- _WHAT TO WORK ON_
Extract every line where the string "bodies" appears.

- _DATASET CONTENT_
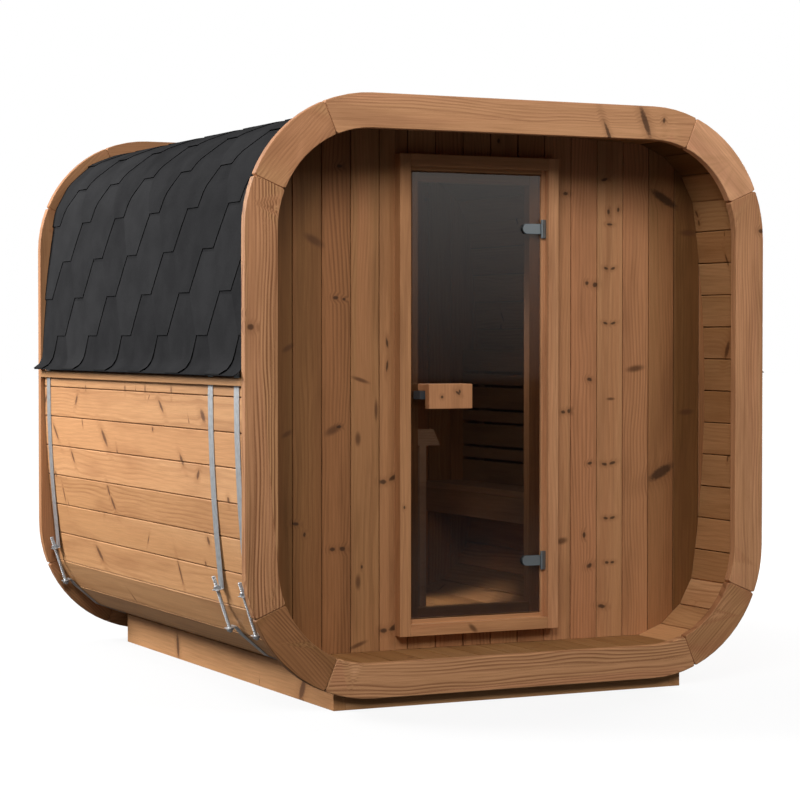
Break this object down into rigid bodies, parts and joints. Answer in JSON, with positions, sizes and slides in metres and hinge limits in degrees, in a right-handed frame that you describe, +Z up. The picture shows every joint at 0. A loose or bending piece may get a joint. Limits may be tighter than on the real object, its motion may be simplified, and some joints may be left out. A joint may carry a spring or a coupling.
{
  "type": "outdoor sauna cabin",
  "caption": "Outdoor sauna cabin: rounded-square stave shell between segmented timber rings, porch, boarded wall with a glass door, shingled roof and steel hoops",
  "frame": {"origin": "middle of the footprint, on the ground", "axes": "+X to the right seen from the front, +Y from the front to the rear, +Z up"},
  "size_m": [2.1172, 2.268, 2.098],
  "materials": {
    "ring_timber": "oiled",
    "stave_timber": "oiled",
    "wall_timber": "oiled",
    "bench_timber": "planed",
    "roof_shingle": "matte",
    "hoop_steel": "brushed",
    "hinge_metal": "brushed",
    "tinted_glass": "smooth",
    "latch_plastic": "matte"
  },
  "bodies": {
    "cabin": {"backrest": "bench_timber", "base_beam_front": "stave_timber", "base_beam_left": "stave_timber", "base_beam_rear": "stave_timber", "base_beam_right": "stave_timber", "bench_fascia": "bench_timber", "bench_seat": "bench_timber", "door_head": "wall_timber", "door_jamb_left": "wall_timber", "door_jamb_right": "wall_timber", "door_sill": "wall_timber", "eaves_batten_left": "stave_timber", "eaves_batten_right": "stave_timber", "front_ring_bottom": "ring_timber", "front_ring_corner_bottom_left": "ring_timber", "front_ring_corner_bottom_right": "ring_timber", "front_ring_corner_top_left": "ring_timber", "front_ring_corner_top_right": "ring_timber", "front_ring_left": "ring_timber", "front_ring_right": "ring_timber", "front_ring_top": "ring_timber", "front_wall_left": "wall_timber", "front_wall_over_door": "wall_timber", "front_wall_right": "wall_timber", "front_wall_under_door": "wall_timber", "heater_guard": "bench_timber", "hinge_plate_lower": "hinge_metal", "hinge_plate_upper": "hinge_metal", "hoop_front": "hoop_steel", "hoop_middle": "hoop_steel", "hoop_rear": "hoop_steel", "rear_ring_bottom": "ring_timber", "rear_ring_corner_bottom_left": "ring_timber", "rear_ring_corner_bottom_right": "ring_timber", "rear_ring_corner_top_left": "ring_timber", "rear_ring_corner_top_right": "ring_timber", "rear_ring_left": "ring_timber", "rear_ring_right": "ring_timber", "rear_ring_top": "ring_timber", "rear_wall": "wall_timber", "roofing_left": "roof_shingle", "roofing_right": "roof_shingle", "roofing_top": "roof_shingle", "shell_ceiling": "stave_timber", "shell_corner_bottom_left": "stave_timber", "shell_corner_bottom_right": "stave_timber", "shell_corner_top_left": "stave_timber", "shell_corner_top_right": "stave_timber", "shell_floor": "stave_timber", "shell_left": "stave_timber", "shell_right": "stave_timber"},
    "door": {"door_glass": "tinted_glass", "door_handle_inner": "wall_timber", "door_handle_outer": "wall_timber", "door_latch": "latch_plastic", "hinge_clamp_lower": "hinge_metal", "hinge_clamp_upper": "hinge_metal"}
  },
  "joints": [
    {"name": "door_hinge", "type": "hinge", "parent": "cabin", "child": "door", "pos_m": [0.256, -0.8495, 1.06], "axis": [0, 0, 1], "range_deg": [0, 105]}
  ]
}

- _TASK RESULT_
Break this object down into rigid bodies, parts and joints. Answer in JSON, with positions, sizes and slides in metres and hinge limits in degrees, in a right-handed frame that you describe, +Z up. The picture shows every joint at 0. A loose or bending piece may get a joint. Limits may be tighter than on the real object, its motion may be simplified, and some joints may be left out. A joint may carry a spring or a coupling.
  "bodies": {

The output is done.